What is the 80/20 rule in cybersecurity?
The 80/20 principle holds that roughly 20% of an organization's vulnerabilities account for 80% of its actual risk exposure. Effective risk management focuses remediation effort on this high-impact minority rather than trying to address every finding equally, which matters most when automated scans return hundreds of findings at once.
What are the 7 KPIs used for risk management?
The most commonly referenced KPIs are: mean time to detect (MTTD), mean time to remediate (MTTR), number of open critical risks, percentage of controls tested, third-party risk assessment completion rate, audit findings count, and risk register currency (age of last update).
What are the 5 P's of risk management?
One practitioner framework (attributed to Blackink IT) defines them as Plan, Protect, Prove, Promote, and Partner. It is a simplified mnemonic for a proactive, full-lifecycle approach to risk, useful for communicating program scope to business leadership. It is not an official NIST or ISO standard.
How does cybersecurity risk management simplify compliance?
Compliance frameworks like SOC 2, ISO 27001, and GDPR are audits of risk management quality. An organization with a well-documented, continuously operated risk program already generates the evidence, controls, and policies that auditors require.
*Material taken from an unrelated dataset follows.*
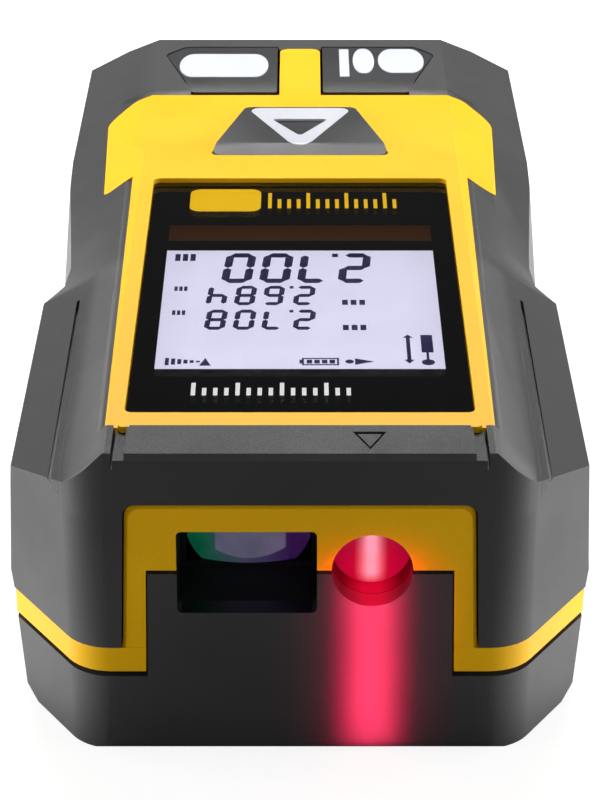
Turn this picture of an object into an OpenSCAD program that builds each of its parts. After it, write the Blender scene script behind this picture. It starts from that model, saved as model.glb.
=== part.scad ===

When audit time arrives, the evidence already exists — preparation is simply a matter of retrieval.
How often should a cybersecurity risk assessment be conducted?
Most frameworks require at least annual formal assessments, with additional reviews triggered by significant changes such as new vendors, cloud migrations, or new regulations. The frequency should be documented in a written risk management policy to show the schedule is intentional, not improvised.